Task —
Set down only the lines running from the one with "nodes = (outer_strip, inner_tube)" to the one with "from mathutils import Matrix, Vector", both lines included, exactly as they stand, please.

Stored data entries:
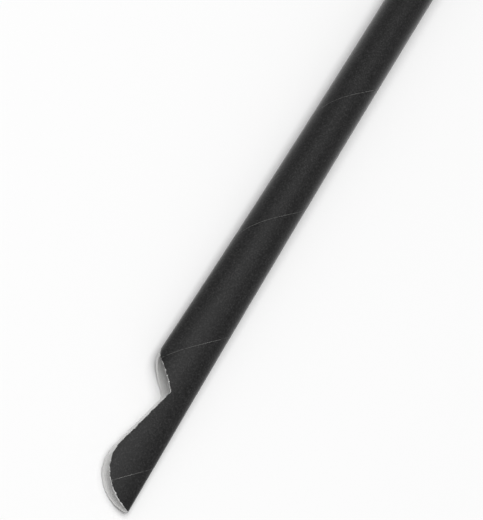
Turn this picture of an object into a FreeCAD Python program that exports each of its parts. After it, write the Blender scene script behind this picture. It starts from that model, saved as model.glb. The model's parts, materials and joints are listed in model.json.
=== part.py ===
import FreeCAD, Part
import Sketcher
import math
import os

# A paper drinking straw with a scoop cut into its tip, lying on a table.
# It is wound from paper: a pale inner tube, and a dark outer strip glued round it,
# edge to edge, so that the two are closed tubes that touch face to face.
# The scoop end was pressed flat on an anvil to be die-cut, and has sprung back to
# an oval. The oval fades out along the straw, which is round at its plain end.
# X runs from the scoop's tip to the plain end, +Y is the side that the scoop is
# open to, and +Z is up. Lengths in the sheet are measured from the tip, in mm.

SIZES = (
    ("straw_length", 200.0, "scoop tip to plain end"),
    ("outer_diameter", 8.0, "over the outer strip, where the straw is round"),
    ("wall", 0.4, "inner tube and outer strip together"),
    ("strip_thickness", 0.17, "outer strip alone"),
    ("round_from", 140.0, "tip to where the oval has faded out"),
    ("neck_widening", 0.298, "half width over radius at the scoop's neck, less 1"),
    ("tip_widening", 0.45, "the same at the tip"),
    ("ease_power", 2.3, "how the oval fades towards the plain end"),
    ("bowl_radius", 8.2, "arc of the scoop's bowl"),
    ("tip_set_in", 0.12, "tip in from the oval's folded edge"),
    ("back_slope", 11.7, "degrees, bowl down to the neck"),
    ("neck_place", 23.5, "tip to the corner of the neck"),
    ("neck_radius", 0.5, "inside corner of the neck"),
    ("notch_slope", 45.0, "degrees, neck up to the open side"),
    ("crest_radius", 4.0, "arc that ends the notch"),
    ("crest_set_in", 0.172, "end of that arc in from the neck's half width"),
)

# Places of the oval sections, as shares of the way from tip to neck and neck to round.
SPOON_SHARES = (-0.1, 0.5)
EASE_SHARES = (0.0, 0.12, 0.26, 0.42, 0.6, 0.8, 1.0)
# How an oval's half height falls with its widening when its edge keeps its length.
MINOR_SQUARE = 0.5
MINOR_FOURTH = 1.32
# How far the die reaches past the straw, in mm.
DIE_MARGIN = 3.0
# Turns an upright circle or oval square to the straw, its long axis across.
ACROSS_STRAW = FreeCAD.Rotation(FreeCAD.Vector(1, 1, 1), 120)


def make_sheet(doc):
    """The driving dimensions, one alias each."""
    sheet = doc.addObject("Spreadsheet::Sheet", "Sizes")
    for row, (alias, value, meaning) in enumerate(SIZES, start=1):
        sheet.set(f"A{row}", alias)
        sheet.set(f"B{row}", str(value))
        sheet.set(f"C{row}", meaning)
        sheet.setAlias(f"B{row}", alias)
    doc.recompute()
    return sheet


def widening_at(share, before_neck):
    """Expression for the half width over the radius, less 1, at a station."""
    if before_neck:
        gain = "(Sizes.tip_widening - Sizes.neck_widening)"
        return f"(Sizes.neck_widening + {gain} * {1 - share})"
    return f"(Sizes.neck_widening * {1 - share} ^ Sizes.ease_power)"


def stations():
    """Place and widening of each oval section, as expressions, from tip to round."""
    found = []
    for share in SPOON_SHARES:
        found.append((f"Sizes.neck_place * {share}", widening_at(share, True)))
    for share in EASE_SHARES:
        reach = "(Sizes.round_from - Sizes.neck_place)"
        place = f"Sizes.neck_place + {reach} * {share}"
        found.append((place, widening_at(share, False)))
    return found


def half_height(widening):
    """Expression for the oval's half height: its edge stays as long as the circle's."""
    square = f"{MINOR_SQUARE} * {widening} ^ 2"
    fourth = f"{MINOR_FOURTH} * {widening} ^ 4"
    return f"Sizes.outer_diameter / 2 * (1 - {widening} - {square} - {fourth})"


def make_skin(doc, name, depth):
    """The solid inside one surface of the wall, depth below the outer surface."""
    sections = []
    for number, (place, widening) in enumerate(stations()):
        oval = doc.addObject("Part::Ellipse", f"{name}_section_{number}")
        oval.Placement = FreeCAD.Placement(FreeCAD.Vector(), ACROSS_STRAW)
        width = f"Sizes.outer_diameter / 2 * (1 + {widening})"
        oval.setExpression("MajorRadius", f"{width} - {depth}")
        oval.setExpression("MinorRadius", f"{half_height(widening)} - {depth}")
        oval.setExpression("Placement.Base.x", place)
        oval.setExpression("Placement.Base.z", half_height(widening))
        sections.append(oval)
    loft = doc.addObject("Part::Loft", f"{name}_oval")
    loft.Sections = sections
    loft.Solid = True
    loft.Ruled = False
    barrel = doc.addObject("Part::Cylinder", f"{name}_round")
    barrel.Placement = FreeCAD.Placement(FreeCAD.Vector(), ACROSS_STRAW)
    barrel.setExpression("Radius", f"Sizes.outer_diameter / 2 - {depth}")
    barrel.setExpression("Height", "Sizes.straw_length - Sizes.round_from")
    barrel.setExpression("Placement.Base.x", "Sizes.round_from")
    barrel.setExpression("Placement.Base.z", "Sizes.outer_diameter / 2")
    skin = doc.addObject("Part::Fuse", name)
    skin.Base = loft
    skin.Tool = barrel
    return skin


def half_width(sheet, widening):
    """Half width of the straw where it has that widening."""
    return sheet.get("outer_diameter") / 2 * (1 + widening)


def scoop_points(sheet):
    """Corners and centres of the scoop's outline, in the sketch's plane."""
    bowl = sheet.get("bowl_radius")
    bowl_offset = half_width(sheet, sheet.get("tip_widening")) - sheet.get("tip_set_in")
    crest_offset = half_width(sheet, sheet.get("neck_widening")) - sheet.get("crest_set_in")
    back = math.radians(sheet.get("back_slope"))
    notch = math.radians(sheet.get("notch_slope"))
    round_neck = sheet.get("neck_radius")
    crest = sheet.get("crest_radius")
    vector = FreeCAD.Vector
    along_back = vector(math.cos(back), -math.sin(back), 0)
    along_notch = vector(math.cos(notch), math.sin(notch), 0)
    centre = vector(bowl, -bowl_offset, 0)
    leave = centre + vector(math.sin(back), math.cos(back), 0) * bowl
    run = (sheet.get("neck_place") - leave.x) / along_back.x
    corner = leave + along_back * run
    setback = round_neck * math.tan((back + notch) / 2)
    neck_in = corner - along_back * setback
    neck_centre = neck_in + vector(math.sin(back), math.cos(back), 0) * round_neck
    neck_out = corner + along_notch * setback
    rise = crest_offset - crest * (1 - math.cos(notch)) - corner.y
    crest_in = corner + along_notch * (rise / along_notch.y)
    crest_centre = crest_in + vector(math.sin(notch), -math.cos(notch), 0) * crest
    crest_out = crest_centre + vector(0, crest, 0)
    return {
        "tip": vector(0, centre.y, 0), "bowl_centre": centre, "leave": leave,
        "neck_in": neck_in, "neck_centre": neck_centre, "neck_out": neck_out,
        "crest_in": crest_in, "crest_centre": crest_centre, "crest_out": crest_out,
    }


def arc_through(centre, start, end):
    """Arc that runs counter-clockwise from start to end around centre."""
    upright = FreeCAD.Vector(0, 0, 1)
    radius = start.distanceToPoint(centre)
    circle = Part.Circle(centre, upright, radius)
    first = math.atan2(start.y - centre.y, start.x - centre.x)
    last = math.atan2(end.y - centre.y, end.x - centre.x)
    return Part.ArcOfCircle(circle, first, last)


def make_die(doc, sheet):
    """The die that cuts the scoop through both walls at once, square to the anvil."""
    body = doc.addObject("PartDesign::Body", "scoop_die")
    sketch = body.newObject("Sketcher::SketchObject", "scoop_outline")
    planes = [p for p in body.Origin.OriginFeatures if p.Role == "XY_Plane"]
    sketch.AttachmentSupport = (planes[0], [""])
    sketch.MapMode = "FlatFace"
    sketch.AttachmentOffset.Base.z = -DIE_MARGIN

    at = scoop_points(sheet)
    side = sheet.get("outer_diameter")
    far = FreeCAD.Vector(at["crest_out"].x, side, 0)
    front = FreeCAD.Vector(-DIE_MARGIN, side, 0)
    low = FreeCAD.Vector(-DIE_MARGIN, -side, 0)
    heel = FreeCAD.Vector(0, -side, 0)
    bowl = sketch.addGeometry(arc_through(at["bowl_centre"], at["leave"], at["tip"]))
    back = sketch.addGeometry(Part.LineSegment(at["leave"], at["neck_in"]))
    neck = sketch.addGeometry(arc_through(at["neck_centre"], at["neck_in"], at["neck_out"]))
    notch = sketch.addGeometry(Part.LineSegment(at["neck_out"], at["crest_in"]))
    crest = sketch.addGeometry(arc_through(at["crest_centre"], at["crest_out"], at["crest_in"]))
    rise = sketch.addGeometry(Part.LineSegment(at["crest_out"], far))
    over = sketch.addGeometry(Part.LineSegment(far, front))
    down = sketch.addGeometry(Part.LineSegment(front, low))
    under = sketch.addGeometry(Part.LineSegment(low, heel))
    toe = sketch.addGeometry(Part.LineSegment(heel, at["tip"]))

    def join(*values):
        sketch.addConstraint(Sketcher.Constraint(*values))

    def bind(name, kind, geometry, value, expression):
        number = sketch.addConstraint(Sketcher.Constraint(kind, *geometry, value))
        sketch.renameConstraint(number, name)
        sketch.setExpression(f"Constraints.{name}", expression)

    join("Tangent", bowl, 1, back, 1)
    join("Tangent", back, 2, neck, 1)
    join("Tangent", neck, 2, notch, 1)
    join("Tangent", notch, 2, crest, 2)
    join("Coincident", crest, 1, rise, 1)
    join("Coincident", rise, 2, over, 1)
    join("Coincident", over, 2, down, 1)
    join("Coincident", down, 2, under, 1)
    join("Coincident", under, 2, toe, 1)
    join("Tangent", toe, 2, bowl, 2)
    join("Vertical", rise)
    join("Horizontal", over)
    join("Vertical", down)
    join("Horizontal", under)
    join("Vertical", toe)
    join("Vertical", crest, 3, crest, 1)
    bind("bowl_radius", "Radius", (bowl,), at["bowl_centre"].x, "Sizes.bowl_radius")
    bind("bowl_reach", "DistanceX", (-1, 1, bowl, 3), at["bowl_centre"].x, "Sizes.bowl_radius")
    low_edge = "Sizes.outer_diameter / 2 * (1 + Sizes.tip_widening) - Sizes.tip_set_in"
    bind("bowl_offset", "DistanceY", (bowl, 3, -1, 1), -at["bowl_centre"].y, low_edge)
    slope = math.radians(sheet.get("back_slope"))
    bind("back_slope", "Angle", (back,), -slope, "-Sizes.back_slope * 1 deg")
    bind("neck_radius", "Radius", (neck,), sheet.get("neck_radius"), "Sizes.neck_radius")
    turn = math.radians(sheet.get("notch_slope"))
    bind("notch_slope", "Angle", (notch,), turn, "Sizes.notch_slope * 1 deg")
    bind("crest_radius", "Radius", (crest,), sheet.get("crest_radius"), "Sizes.crest_radius")
    high_edge = "Sizes.outer_diameter / 2 * (1 + Sizes.neck_widening) - Sizes.crest_set_in"
    bind("crest_offset", "DistanceY", (-1, 1, crest, 1), at["crest_out"].y, high_edge)
    swing = "tan((Sizes.back_slope + Sizes.notch_slope) / 2 * 1 deg)"
    setback = f"Sizes.neck_radius * {swing} * cos(Sizes.back_slope * 1 deg)"
    bind("neck_place", "DistanceX", (-1, 1, back, 2), at["neck_in"].x, f"Sizes.neck_place - {setback}")
    bind("die_side", "DistanceY", (-1, 1, over, 1), side, "Sizes.outer_diameter")
    bind("die_heel", "DistanceY", (under, 2, -1, 1), side, "Sizes.outer_diameter")
    bind("die_front", "DistanceX", (down, 1, -1, 1), DIE_MARGIN, str(DIE_MARGIN))

    pad = body.newObject("PartDesign::Pad", "scoop_cut")
    pad.Profile = sketch
    pad.setExpression("Length", f"Sizes.outer_diameter + {2 * DIE_MARGIN}")
    return body


def middle_of_box(sheet):
    """Move that puts the origin on the table, under the middle of the straw's box.

    The widest points are the folded side at the tip, and the open side where the
    notch ends.
    """
    neck = sheet.get("neck_place")
    notch_end = scoop_points(sheet)["crest_out"].x
    left = 1 - (notch_end - neck) / (sheet.get("round_from") - neck)
    open_side = half_width(sheet, sheet.get("neck_widening") * left ** sheet.get("ease_power"))
    closed_side = half_width(sheet, sheet.get("tip_widening"))
    return FreeCAD.Vector(-sheet.get("straw_length") / 2, (closed_side - open_side) / 2, 0)


def cut(doc, name, base, tool):
    """Base less tool."""
    result = doc.addObject("Part::Cut", name)
    result.Base = base
    result.Tool = tool
    return result


def check(doc, nodes):
    """Stop before anything is written if a feature failed or a shape is unsound."""
    for item in doc.Objects:
        if "Invalid" in item.State or "Error" in item.State:
            raise RuntimeError(f"{item.Name} failed: {item.State}")
    for node in nodes:
        shape = node.Shape
        if shape.isNull() or not shape.isValid() or shape.Volume <= 0:
            raise RuntimeError(f"{node.Label} has no sound shape")


def main():
    doc = FreeCAD.newDocument("scoop_straw")
    sheet = make_sheet(doc)
    outside = make_skin(doc, "outside", "0")
    seat = make_skin(doc, "strip_seat", "Sizes.strip_thickness")
    inside = make_skin(doc, "inside", "Sizes.wall")
    die = make_die(doc, sheet)

    plain_strip = cut(doc, "plain_strip", outside, seat)
    outer_strip = cut(doc, "outer_strip", plain_strip, die)
    plain_tube = cut(doc, "plain_tube", seat, inside)
    inner_tube = cut(doc, "inner_tube", plain_tube, die)
    doc.recompute()

    nodes = (outer_strip, inner_tube)
    for node in nodes:
        node.Placement = FreeCAD.Placement(middle_of_box(sheet), FreeCAD.Rotation())
    doc.recompute()
    check(doc, nodes)

    os.makedirs("parts", exist_ok=True)
    for node in nodes:
        node.Shape.exportStep(f"parts/{node.Label}.step")
        print(node.Label, len(node.Shape.Solids), "solid", round(node.Shape.Volume, 1), "mm3")


main()
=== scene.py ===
"""A scoop-ended paper straw lying on a pale table.

The straw is wound from paper: a pale inner tube with a black strip glued round it, edge
to edge. Each layer is laid out as flat paper, where a place is its distance from the
scoop's tip and its share of a turn, cut to the scoop's outline, and rolled up on the
straw's oval. Loose paper fibres stand along the cut.
"""

import json
import logging
import math
from collections.abc import Callable
from dataclasses import dataclass
from enum import Enum

import bpy
import numpy as np
from mathutils import Matrix, Vector


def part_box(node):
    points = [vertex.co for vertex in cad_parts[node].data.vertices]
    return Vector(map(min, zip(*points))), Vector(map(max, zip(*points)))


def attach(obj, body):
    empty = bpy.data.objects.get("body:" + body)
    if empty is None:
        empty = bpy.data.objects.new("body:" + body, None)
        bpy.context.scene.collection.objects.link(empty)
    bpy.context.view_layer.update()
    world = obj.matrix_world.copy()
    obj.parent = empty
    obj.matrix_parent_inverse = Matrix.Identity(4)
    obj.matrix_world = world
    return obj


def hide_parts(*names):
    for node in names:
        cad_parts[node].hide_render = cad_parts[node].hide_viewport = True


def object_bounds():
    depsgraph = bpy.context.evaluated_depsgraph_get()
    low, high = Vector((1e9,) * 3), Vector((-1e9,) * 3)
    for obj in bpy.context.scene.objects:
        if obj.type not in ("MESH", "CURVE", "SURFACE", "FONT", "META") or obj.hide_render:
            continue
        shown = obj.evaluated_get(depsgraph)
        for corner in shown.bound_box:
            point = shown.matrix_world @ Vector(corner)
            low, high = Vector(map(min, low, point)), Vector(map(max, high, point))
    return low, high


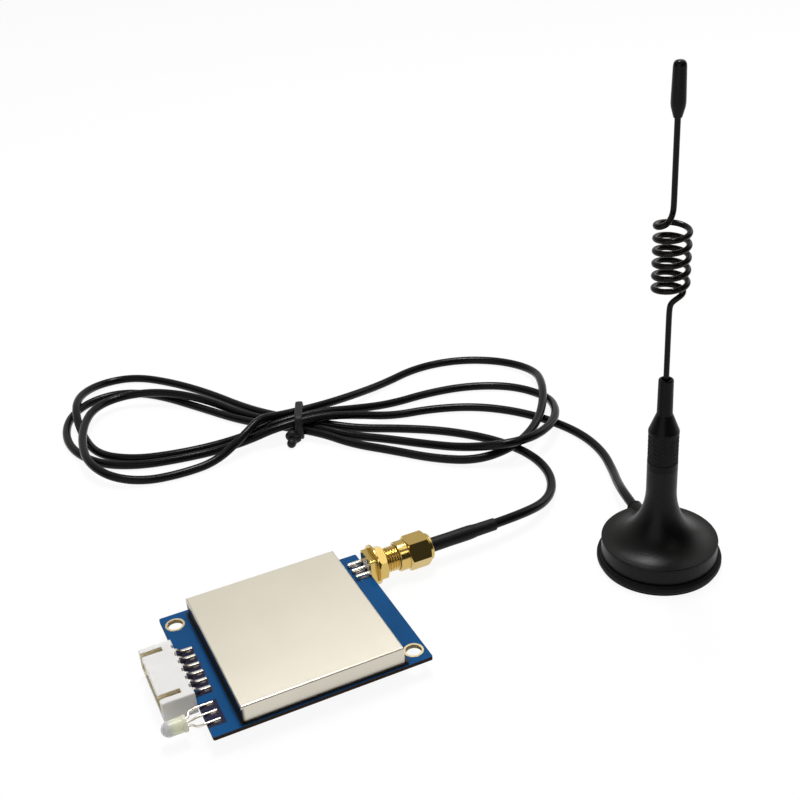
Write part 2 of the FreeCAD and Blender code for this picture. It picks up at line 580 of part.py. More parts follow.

Exercise output —
    nodes = (outer_strip, inner_tube)
    for node in nodes:
        node.Placement = FreeCAD.Placement(middle_of_box(sheet), FreeCAD.Rotation())
    doc.recompute()
    check(doc, nodes)

    os.makedirs("parts", exist_ok=True)
    for node in nodes:
        node.Shape.exportStep(f"parts/{node.Label}.step")
        print(node.Label, len(node.Shape.Solids), "solid", round(node.Shape.Volume, 1), "mm3")


main()
=== scene.py ===
"""A scoop-ended paper straw lying on a pale table.

The straw is wound from paper: a pale inner tube with a black strip glued round it, edge
to edge. Each layer is laid out as flat paper, where a place is its distance from the
scoop's tip and its share of a turn, cut to the scoop's outline, and rolled up on the
straw's oval. Loose paper fibres stand along the cut.
"""

import json
import logging
import math
from collections.abc import Callable
from dataclasses import dataclass
from enum import Enum

import bpy
import numpy as np
from mathutils import Matrix, Vector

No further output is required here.